Required work: Every line that contains the word "Write" should be copied.

Material provided:
● ● ● ● ●

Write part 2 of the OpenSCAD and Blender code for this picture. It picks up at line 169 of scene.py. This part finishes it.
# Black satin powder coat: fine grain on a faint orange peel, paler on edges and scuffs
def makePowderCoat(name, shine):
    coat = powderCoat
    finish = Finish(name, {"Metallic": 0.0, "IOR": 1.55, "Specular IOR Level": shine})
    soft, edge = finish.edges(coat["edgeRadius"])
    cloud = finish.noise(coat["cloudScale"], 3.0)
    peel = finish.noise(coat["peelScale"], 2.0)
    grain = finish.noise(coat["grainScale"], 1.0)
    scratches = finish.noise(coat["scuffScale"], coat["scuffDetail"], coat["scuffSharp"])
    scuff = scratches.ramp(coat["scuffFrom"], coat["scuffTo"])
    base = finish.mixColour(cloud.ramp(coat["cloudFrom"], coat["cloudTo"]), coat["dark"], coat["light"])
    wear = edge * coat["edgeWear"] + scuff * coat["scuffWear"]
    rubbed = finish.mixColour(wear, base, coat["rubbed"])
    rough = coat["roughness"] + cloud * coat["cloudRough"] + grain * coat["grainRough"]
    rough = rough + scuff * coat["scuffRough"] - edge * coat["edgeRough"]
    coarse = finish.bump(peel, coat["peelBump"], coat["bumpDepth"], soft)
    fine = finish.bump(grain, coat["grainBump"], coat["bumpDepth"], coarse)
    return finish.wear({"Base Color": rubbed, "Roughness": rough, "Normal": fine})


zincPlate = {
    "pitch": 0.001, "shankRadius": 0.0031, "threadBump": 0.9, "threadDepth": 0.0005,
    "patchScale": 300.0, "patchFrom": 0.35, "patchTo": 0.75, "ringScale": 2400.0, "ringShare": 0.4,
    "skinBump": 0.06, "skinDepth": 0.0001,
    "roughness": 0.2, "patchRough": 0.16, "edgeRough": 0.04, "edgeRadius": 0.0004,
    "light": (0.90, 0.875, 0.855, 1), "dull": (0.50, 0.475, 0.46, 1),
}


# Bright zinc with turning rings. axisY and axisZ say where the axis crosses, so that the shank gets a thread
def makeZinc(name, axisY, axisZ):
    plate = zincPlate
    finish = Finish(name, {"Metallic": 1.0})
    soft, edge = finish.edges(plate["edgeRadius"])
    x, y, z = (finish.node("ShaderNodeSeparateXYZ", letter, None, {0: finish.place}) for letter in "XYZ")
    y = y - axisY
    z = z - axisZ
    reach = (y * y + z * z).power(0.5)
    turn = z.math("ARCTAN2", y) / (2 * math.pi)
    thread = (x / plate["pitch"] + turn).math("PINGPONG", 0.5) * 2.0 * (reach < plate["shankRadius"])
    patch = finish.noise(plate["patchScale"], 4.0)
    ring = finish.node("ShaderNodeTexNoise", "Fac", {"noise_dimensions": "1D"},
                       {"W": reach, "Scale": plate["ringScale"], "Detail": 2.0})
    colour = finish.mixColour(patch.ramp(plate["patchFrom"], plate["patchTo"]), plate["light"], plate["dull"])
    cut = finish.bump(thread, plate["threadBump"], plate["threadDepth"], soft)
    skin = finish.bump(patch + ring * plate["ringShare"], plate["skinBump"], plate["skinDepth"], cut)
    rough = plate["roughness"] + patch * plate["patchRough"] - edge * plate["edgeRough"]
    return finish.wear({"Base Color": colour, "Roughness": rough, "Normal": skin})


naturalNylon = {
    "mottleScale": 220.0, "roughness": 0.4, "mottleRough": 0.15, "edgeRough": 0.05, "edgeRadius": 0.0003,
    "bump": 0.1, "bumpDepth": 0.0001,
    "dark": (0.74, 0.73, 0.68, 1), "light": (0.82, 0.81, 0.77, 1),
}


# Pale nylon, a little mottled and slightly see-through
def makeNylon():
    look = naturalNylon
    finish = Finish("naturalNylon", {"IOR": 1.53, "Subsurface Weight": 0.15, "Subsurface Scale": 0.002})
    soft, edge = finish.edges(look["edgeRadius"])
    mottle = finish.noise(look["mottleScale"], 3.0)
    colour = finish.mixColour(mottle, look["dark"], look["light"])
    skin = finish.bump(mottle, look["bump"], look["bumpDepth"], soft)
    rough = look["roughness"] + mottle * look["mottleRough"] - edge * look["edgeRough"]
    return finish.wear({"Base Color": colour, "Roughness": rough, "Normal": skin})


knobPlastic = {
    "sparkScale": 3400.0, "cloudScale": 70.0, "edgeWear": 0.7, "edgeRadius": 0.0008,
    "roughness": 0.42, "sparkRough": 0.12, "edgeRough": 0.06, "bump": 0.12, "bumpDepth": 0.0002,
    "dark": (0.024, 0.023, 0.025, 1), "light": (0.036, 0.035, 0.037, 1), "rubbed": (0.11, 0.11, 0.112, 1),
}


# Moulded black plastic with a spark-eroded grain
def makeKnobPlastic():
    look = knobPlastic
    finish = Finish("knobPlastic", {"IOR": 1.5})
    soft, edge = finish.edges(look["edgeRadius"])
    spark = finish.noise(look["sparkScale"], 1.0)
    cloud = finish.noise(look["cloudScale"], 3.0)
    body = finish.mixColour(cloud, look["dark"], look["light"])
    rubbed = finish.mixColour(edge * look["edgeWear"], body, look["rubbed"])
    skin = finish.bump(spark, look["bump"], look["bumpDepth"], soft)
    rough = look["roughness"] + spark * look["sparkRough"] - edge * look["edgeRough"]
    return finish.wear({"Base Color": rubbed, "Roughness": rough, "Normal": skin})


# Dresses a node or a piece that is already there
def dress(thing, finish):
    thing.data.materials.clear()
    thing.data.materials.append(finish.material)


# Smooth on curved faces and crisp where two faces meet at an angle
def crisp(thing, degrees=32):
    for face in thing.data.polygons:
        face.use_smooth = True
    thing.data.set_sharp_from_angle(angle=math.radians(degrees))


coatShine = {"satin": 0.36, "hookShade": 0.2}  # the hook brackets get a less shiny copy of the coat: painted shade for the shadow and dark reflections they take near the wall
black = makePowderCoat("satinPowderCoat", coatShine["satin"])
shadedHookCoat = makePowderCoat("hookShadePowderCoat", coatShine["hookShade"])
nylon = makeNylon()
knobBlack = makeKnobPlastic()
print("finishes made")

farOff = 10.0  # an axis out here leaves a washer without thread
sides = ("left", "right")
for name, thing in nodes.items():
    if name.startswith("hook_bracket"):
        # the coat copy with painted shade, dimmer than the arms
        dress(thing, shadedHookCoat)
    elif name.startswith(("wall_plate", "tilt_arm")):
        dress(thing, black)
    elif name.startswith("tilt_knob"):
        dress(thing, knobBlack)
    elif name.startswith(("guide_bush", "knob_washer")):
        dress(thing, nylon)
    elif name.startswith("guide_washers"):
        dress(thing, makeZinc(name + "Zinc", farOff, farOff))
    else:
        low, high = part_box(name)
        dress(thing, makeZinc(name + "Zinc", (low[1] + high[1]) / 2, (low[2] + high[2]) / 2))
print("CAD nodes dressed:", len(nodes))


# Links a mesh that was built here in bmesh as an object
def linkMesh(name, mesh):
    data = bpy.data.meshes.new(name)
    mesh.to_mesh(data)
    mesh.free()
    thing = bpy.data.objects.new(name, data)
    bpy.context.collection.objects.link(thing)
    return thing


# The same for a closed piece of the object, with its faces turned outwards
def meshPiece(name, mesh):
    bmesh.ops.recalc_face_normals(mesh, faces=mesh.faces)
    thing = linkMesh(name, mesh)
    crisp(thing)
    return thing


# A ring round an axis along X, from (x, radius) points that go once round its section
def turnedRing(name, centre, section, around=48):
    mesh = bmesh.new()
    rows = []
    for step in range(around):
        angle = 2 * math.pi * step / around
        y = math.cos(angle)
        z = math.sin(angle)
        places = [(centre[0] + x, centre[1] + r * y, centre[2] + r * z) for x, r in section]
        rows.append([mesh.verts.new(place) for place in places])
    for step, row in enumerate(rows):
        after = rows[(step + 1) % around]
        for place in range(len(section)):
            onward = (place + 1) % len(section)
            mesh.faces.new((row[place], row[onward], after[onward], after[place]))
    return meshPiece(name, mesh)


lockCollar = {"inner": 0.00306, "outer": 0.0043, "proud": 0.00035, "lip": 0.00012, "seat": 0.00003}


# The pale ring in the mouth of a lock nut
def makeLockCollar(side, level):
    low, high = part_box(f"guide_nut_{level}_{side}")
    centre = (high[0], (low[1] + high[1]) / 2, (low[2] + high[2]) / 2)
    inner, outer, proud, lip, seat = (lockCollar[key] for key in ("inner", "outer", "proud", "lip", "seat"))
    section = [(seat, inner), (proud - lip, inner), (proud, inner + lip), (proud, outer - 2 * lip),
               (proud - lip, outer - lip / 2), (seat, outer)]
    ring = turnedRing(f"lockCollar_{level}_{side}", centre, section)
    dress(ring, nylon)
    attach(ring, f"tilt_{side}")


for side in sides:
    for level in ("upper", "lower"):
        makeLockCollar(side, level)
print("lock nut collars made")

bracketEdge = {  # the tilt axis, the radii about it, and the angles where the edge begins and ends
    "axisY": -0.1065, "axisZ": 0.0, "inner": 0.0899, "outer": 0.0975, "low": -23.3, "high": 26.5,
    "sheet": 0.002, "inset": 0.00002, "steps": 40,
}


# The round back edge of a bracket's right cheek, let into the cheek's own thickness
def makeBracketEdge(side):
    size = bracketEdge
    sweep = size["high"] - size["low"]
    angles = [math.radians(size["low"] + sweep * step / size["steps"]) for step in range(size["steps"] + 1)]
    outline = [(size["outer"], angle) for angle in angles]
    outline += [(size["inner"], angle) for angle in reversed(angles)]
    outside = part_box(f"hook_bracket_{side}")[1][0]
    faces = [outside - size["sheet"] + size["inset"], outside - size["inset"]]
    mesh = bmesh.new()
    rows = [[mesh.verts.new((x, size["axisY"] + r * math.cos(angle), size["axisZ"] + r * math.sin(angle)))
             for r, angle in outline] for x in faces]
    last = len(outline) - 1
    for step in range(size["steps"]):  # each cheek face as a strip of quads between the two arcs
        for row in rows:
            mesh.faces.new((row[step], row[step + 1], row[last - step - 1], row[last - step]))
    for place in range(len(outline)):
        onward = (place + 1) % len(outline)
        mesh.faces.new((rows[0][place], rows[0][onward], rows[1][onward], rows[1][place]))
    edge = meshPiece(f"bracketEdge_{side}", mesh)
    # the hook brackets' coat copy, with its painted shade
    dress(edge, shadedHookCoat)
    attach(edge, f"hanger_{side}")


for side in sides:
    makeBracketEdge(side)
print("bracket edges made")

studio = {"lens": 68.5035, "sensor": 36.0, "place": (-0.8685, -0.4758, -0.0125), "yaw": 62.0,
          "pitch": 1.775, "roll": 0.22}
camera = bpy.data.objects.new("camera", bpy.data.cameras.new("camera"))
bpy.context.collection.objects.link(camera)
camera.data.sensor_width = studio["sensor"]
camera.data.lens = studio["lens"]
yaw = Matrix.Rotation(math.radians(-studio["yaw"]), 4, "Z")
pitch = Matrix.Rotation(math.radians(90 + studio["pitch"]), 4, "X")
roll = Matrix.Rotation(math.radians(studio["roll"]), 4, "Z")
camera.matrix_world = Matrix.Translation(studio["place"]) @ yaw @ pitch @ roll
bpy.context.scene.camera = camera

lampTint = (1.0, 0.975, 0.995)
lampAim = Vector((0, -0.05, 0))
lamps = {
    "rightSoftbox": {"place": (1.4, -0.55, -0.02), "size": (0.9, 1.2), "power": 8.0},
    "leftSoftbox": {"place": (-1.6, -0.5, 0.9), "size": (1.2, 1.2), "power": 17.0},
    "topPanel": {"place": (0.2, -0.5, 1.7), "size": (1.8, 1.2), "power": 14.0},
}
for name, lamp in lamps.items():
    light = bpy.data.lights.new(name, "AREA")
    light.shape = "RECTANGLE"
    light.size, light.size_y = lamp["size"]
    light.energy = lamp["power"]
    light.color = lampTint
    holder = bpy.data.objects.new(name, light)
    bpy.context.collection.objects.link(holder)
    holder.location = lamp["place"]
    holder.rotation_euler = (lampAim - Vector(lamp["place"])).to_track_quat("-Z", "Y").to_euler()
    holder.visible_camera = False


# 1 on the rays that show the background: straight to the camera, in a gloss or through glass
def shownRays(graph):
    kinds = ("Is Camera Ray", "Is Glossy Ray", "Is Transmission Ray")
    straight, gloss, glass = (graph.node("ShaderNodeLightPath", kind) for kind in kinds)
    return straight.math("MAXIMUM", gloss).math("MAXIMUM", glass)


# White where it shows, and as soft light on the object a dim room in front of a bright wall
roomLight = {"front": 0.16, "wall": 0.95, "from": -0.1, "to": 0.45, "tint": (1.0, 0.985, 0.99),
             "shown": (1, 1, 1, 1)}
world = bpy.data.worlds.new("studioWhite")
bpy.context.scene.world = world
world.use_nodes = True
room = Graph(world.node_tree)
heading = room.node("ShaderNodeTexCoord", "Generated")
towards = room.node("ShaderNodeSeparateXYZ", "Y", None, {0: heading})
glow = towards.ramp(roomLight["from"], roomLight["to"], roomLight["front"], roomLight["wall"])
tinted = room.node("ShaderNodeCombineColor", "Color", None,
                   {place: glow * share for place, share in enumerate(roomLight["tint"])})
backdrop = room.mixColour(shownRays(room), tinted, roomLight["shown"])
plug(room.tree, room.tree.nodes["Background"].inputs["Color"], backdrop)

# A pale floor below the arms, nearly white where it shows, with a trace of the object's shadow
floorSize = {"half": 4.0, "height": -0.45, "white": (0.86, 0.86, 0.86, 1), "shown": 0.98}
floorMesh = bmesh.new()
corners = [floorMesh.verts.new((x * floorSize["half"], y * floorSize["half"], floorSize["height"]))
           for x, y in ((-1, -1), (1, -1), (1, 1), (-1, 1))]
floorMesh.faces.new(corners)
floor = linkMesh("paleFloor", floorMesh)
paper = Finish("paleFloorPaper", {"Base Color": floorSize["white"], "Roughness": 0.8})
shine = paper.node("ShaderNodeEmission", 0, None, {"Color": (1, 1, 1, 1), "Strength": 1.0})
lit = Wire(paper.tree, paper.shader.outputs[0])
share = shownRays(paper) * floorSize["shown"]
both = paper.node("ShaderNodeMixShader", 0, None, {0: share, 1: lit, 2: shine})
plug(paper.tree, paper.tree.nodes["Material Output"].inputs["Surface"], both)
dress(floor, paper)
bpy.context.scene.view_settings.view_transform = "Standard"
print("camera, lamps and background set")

● ● ● ● ●

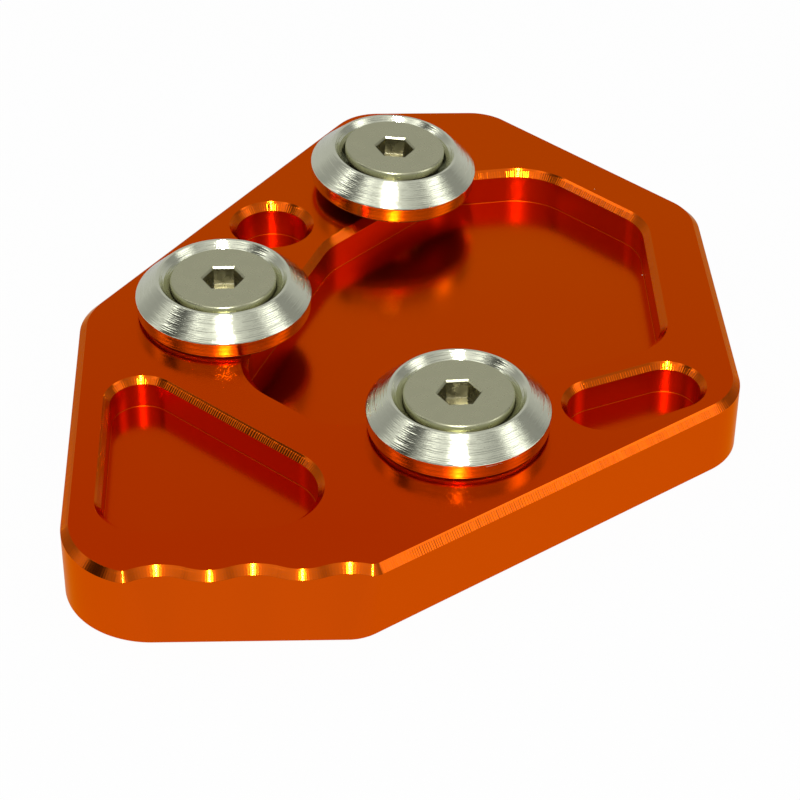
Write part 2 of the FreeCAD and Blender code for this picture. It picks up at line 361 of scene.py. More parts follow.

● ● ● ● ●

Worked solution:
Write part 2 of the OpenSCAD and Blender code for this picture. It picks up at line 169 of scene.py. This part finishes it.
Write part 2 of the FreeCAD and Blender code for this picture. It picks up at line 361 of scene.py. More parts follow.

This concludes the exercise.